Urban Kaleidoscope: The City, by Lorena Morales, is a bright paint and ink illustration on Plexiglas. It is a view of the Austin skyline from the south side of Lady Bird Lake. I was born and raised in Austin, so the image should have been instantly recognizable, but I had to have it confirmed that the picture did, in fact, represent Austin. This is due to Morales’ trippy aesthetic. The colors begin at the bottom with the blue of the lake, then slowly transform skyward into the luminous yellows and oranges of a sunset. All of the details – trees, buildings, clouds – are drawn in black outlines, so that you can see through the buildings to the orange-yellow sky behind them. I only began to suspect I was looking at Austin when I noted the familiar pyramidal shape of 100 Congress.

“The artist’s altered images of Austin hint at the fickle phenomenon of memory and its transience. That said, the image is still predictable in some ways. It is accessible, which is fine, but the vertical lines and circles are precise in a way a memory, having begun to dissipate, probably can’t be.”

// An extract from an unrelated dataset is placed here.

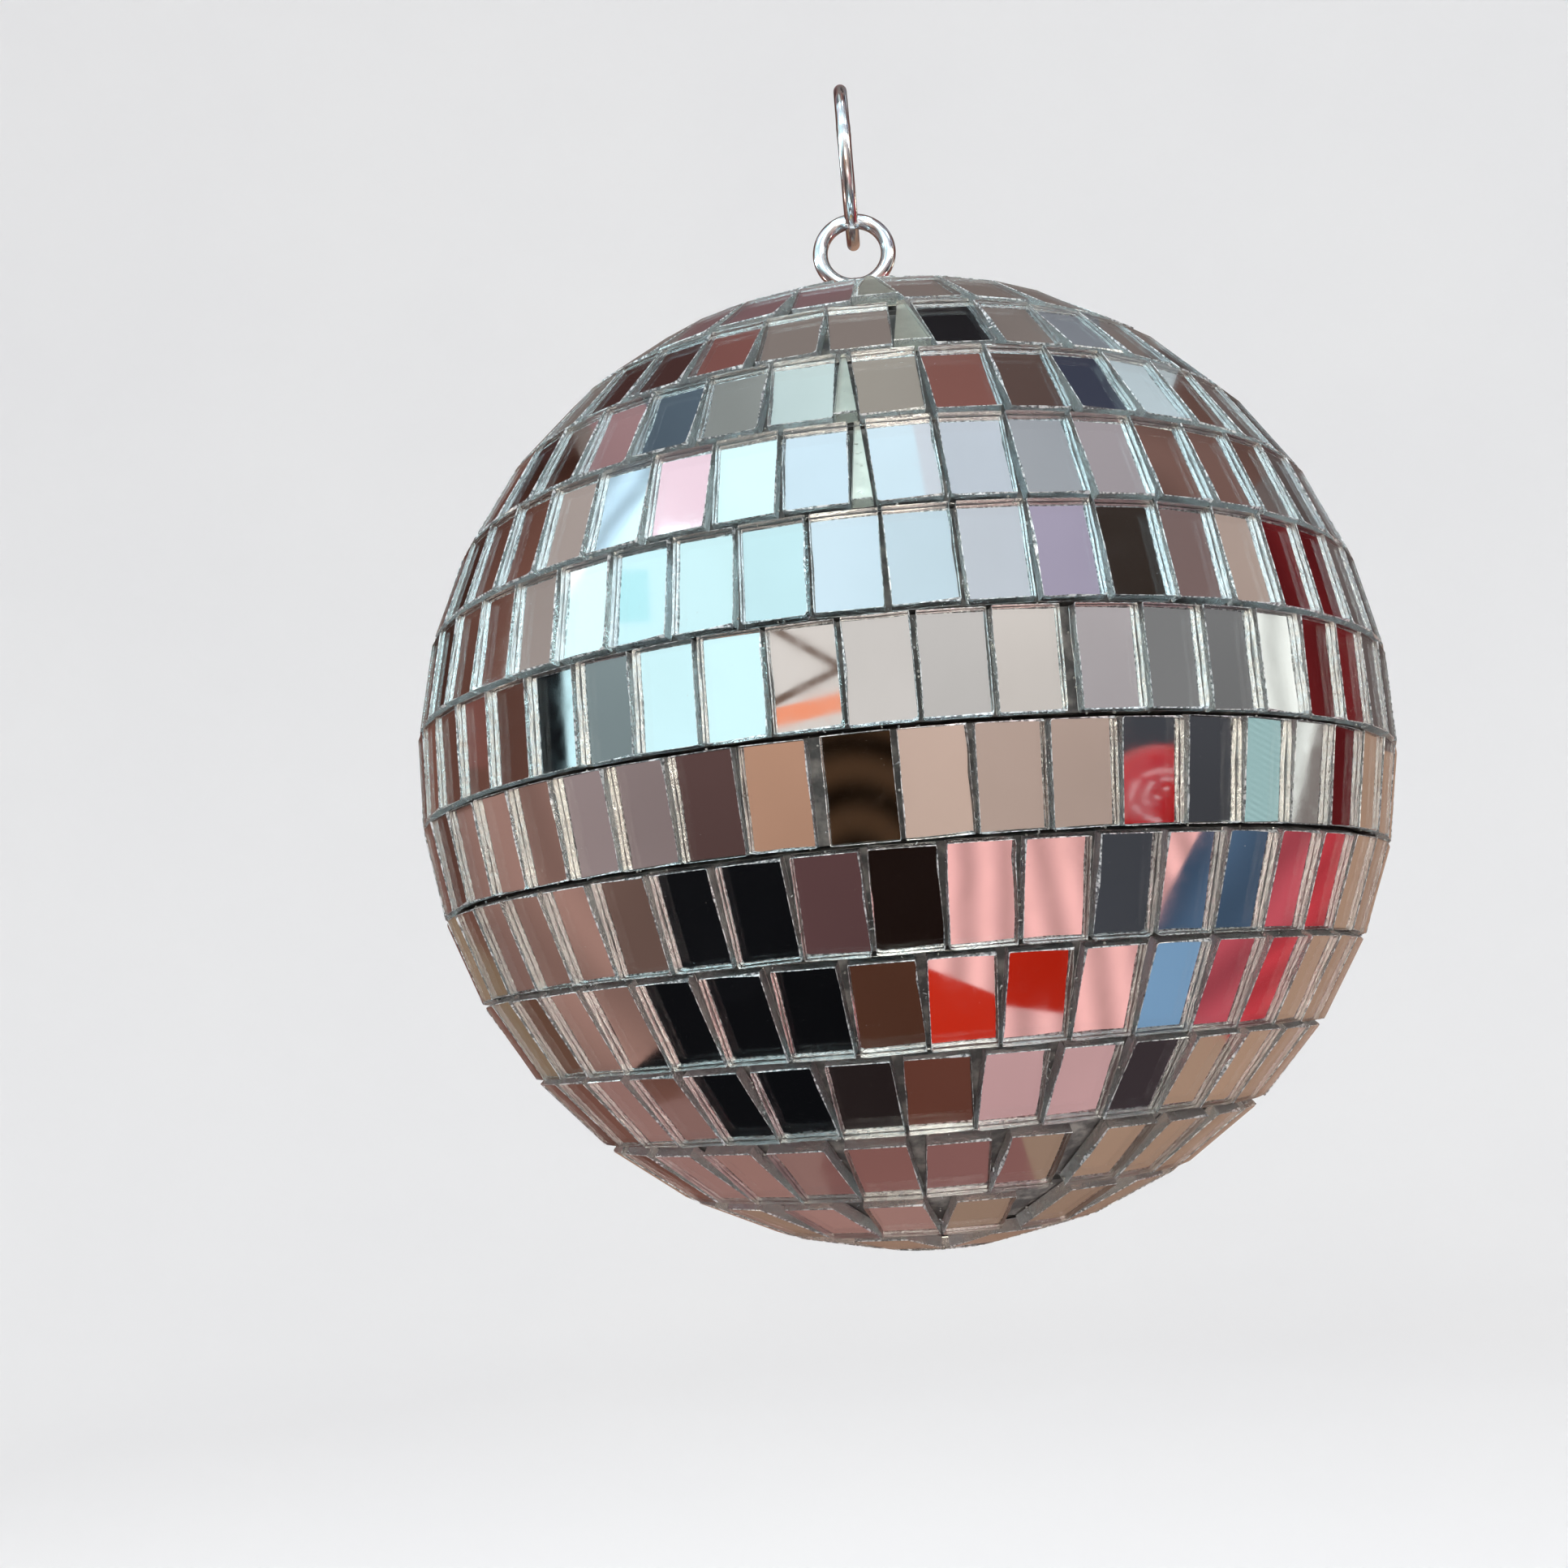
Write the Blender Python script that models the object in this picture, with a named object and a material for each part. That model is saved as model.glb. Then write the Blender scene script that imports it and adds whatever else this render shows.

I can be further forgiven for my failure to immediately recognize my hometown because Morales has sliced the image into intermittent vertical strips. She has also cut the Plexiglas so that multiple circles of various sizes appear over the scene, confusing the forms that would otherwise be more distinctive. These alterations make Urban Kaleidoscope: The City into a distorted version of Austin, one that, according to the artist reflects the piecemeal nature of memory. Morales’ dismantled surface, combined with her drawing style – like a graphic novelist’s expressive line – do offer a somewhat hallucinatory experience. Her colors are vibrant, her swirling clouds like something out of Yellow Submarine, psychedelic and unsettling, the way a memory may be when it is just out of reach.

That said, the image is still predictable in some ways. It is accessible, which is fine, but the vertical lines and circles are precise in a way a memory, having begun to dissipate, probably can’t be. Morales seems to have sensed this, which may have led to her more adventurous piece, Chromourban, a series of painted Plexiglas rods that hang in a line, and at different heights, from the ceiling. The installation is immediately compelling. Light bounces over and through the Plexiglas and paint lending the piece a fetching brilliance that is sensuous and satisfying. One can walk around and behind the rods and look through them to see how objects on the other side are bent and manipulated by the material, like objects in a funhouse mirror.

As a mimesis of memory, Chromourban functions well. The color that plays over it is fleeting in a way one might expect of a memory – especially a cherished one. The piece is a significant size, but the rods seem light enough, and the color slight enough, that it is unobtrusive, like something in the back of one’s mind. It contains the ubiquity of a powerful-yet-distant experience, a past moment that has left lessons so deep they’ll always remain, though a person may rarely reflect on them. Chromourban strikes me as a significant evolution from the more traditional works on display, such as Urban Kaleidoscope: The City. (I’m told Chromourban is representative of a greater body of abstract work.) It is a pleasure to see a piece like Morales’ Austin landscape, which hints at the fickle phenomenon of memory, and then to see Chromourban nearby, elegant and quiet, yet just extreme enough to match the heartbreaking transience of memory itself. As a native enraged by Austin’s losing battle with capital, that daily heartbreak is palpable. Memory’s narrative is one of joy and sorrow. Morales’ work speaks to both.